La storia degli addii non può prescindere dalle due facce di Marcello Lippi. Nel 2006, da Campione del Mondo, il suo fu un addio sereno, quasi filosofico. Lasciò da vincitore assoluto, al culmine della gloria, affermando di aver esaurito il proprio ciclo. Quattro anni dopo, in Sudafrica, la scena fu opposta: dopo una disfatta storica, si presentò davanti alle telecamere per un atto di totale e pubblica contrizione. «Mi assumo tutte le responsabilità», disse con la voce rotta, incarnando la sconfitta di un’intera nazione. In mezzo, l’addio composto di Roberto Donadoni (2008), silurato per un rigore sbagliato e per far posto proprio al ritorno di Lippi.

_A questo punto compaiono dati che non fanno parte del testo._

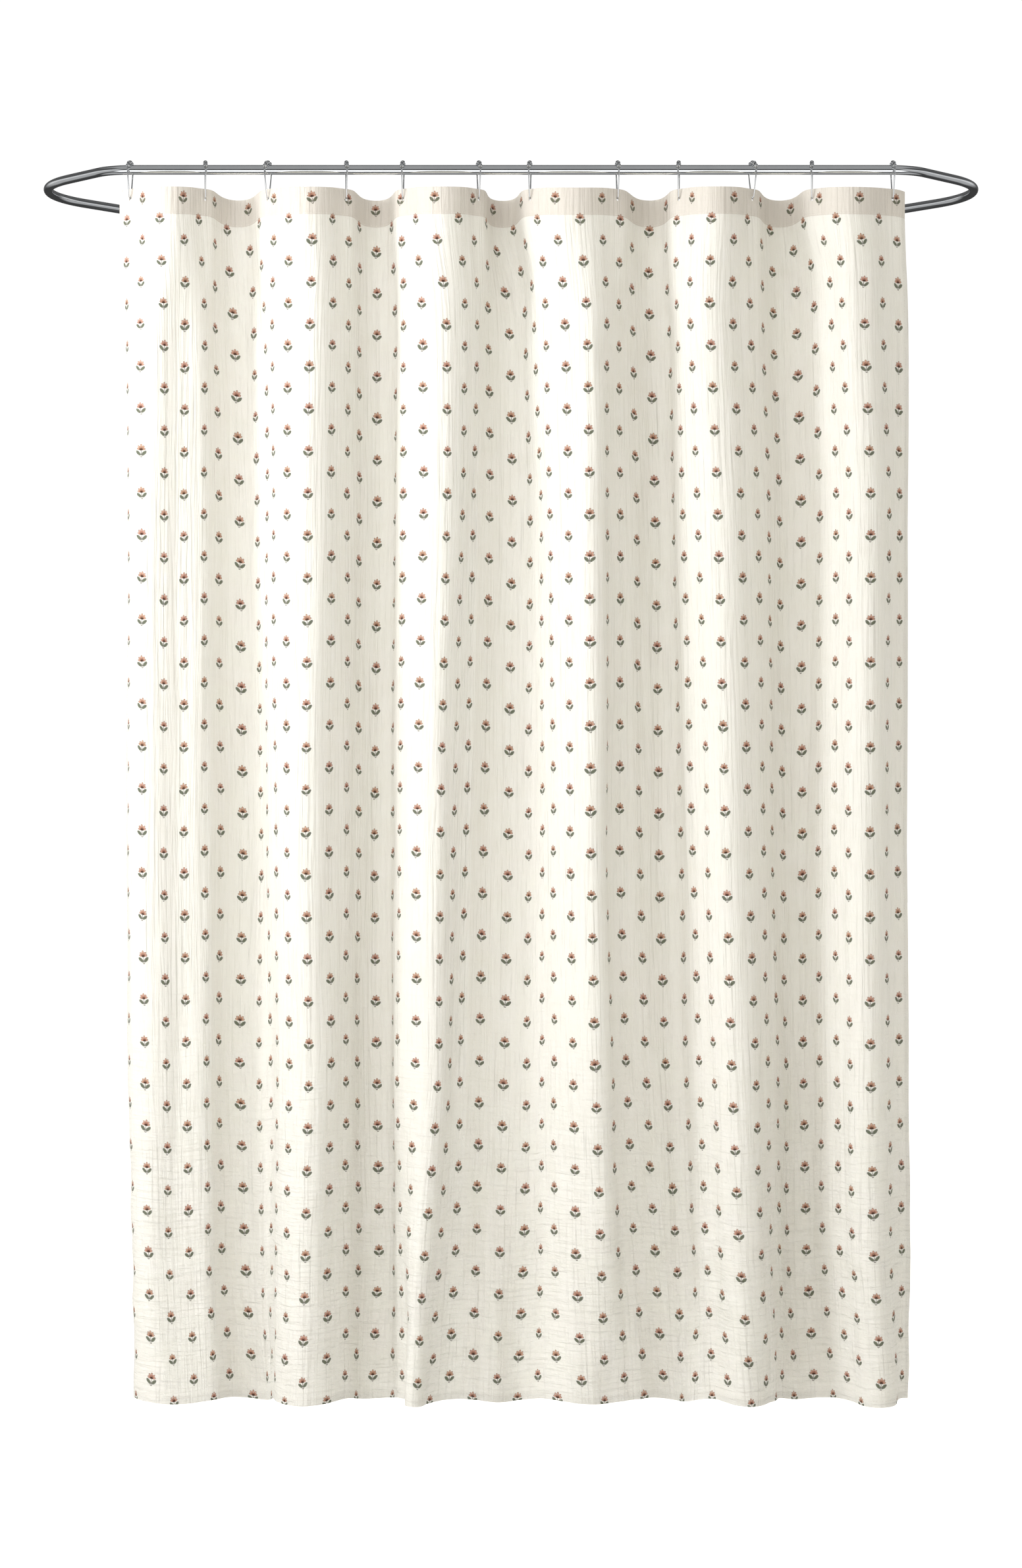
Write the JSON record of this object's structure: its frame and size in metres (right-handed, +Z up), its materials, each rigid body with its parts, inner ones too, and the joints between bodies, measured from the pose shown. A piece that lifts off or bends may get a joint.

Se c’è un addio che simboleggia la responsabilità istantanea è quello di Cesare Prandelli nel 2014. Dopo l’eliminazione dal Mondiale in Brasile, si dimise lì, nella pancia dello stadio di Natal, in diretta mondiale. Un gesto netto, irrevocabile, dettato dal fallimento di un progetto tecnico in cui credeva profondamente. All’estremo opposto si colloca il non-addio di Giampiero Ventura nel 2017. Dopo la catastrofe contro la Svezia, non ci fu una vera conferenza, ma un’intervista surreale in mixed zone, senza dimissioni immediate, prima di un esonero inevitabile. Fu l’addio del silenzio, della fuga dalla responsabilità, una ferita ancora aperta.
Gli ultimi anni hanno visto divorzi moderni. Quello di Roberto Mancini nel 2023 non è avvenuto in una conferenza, ma tramite una fredda PEC, seguito da un botta e risposta velenoso a mezzo stampa con la Federazione. Un addio acrimonioso, figlio di incomprensioni e nuove opportunità. E così si arriva a ieri, alle lacrime di Luciano Spalletti. Le sue non sono state di rabbia come quelle di Zoff, né di sconfitta come quelle di Lippi. Sono apparse come il dolore sincero di un uomo passionale che ha sentito di non poter completare la sua missione, lasciando trasparire un amore profondo per quella maglia. Ogni addio, a suo modo, è lo specchio del suo tempo.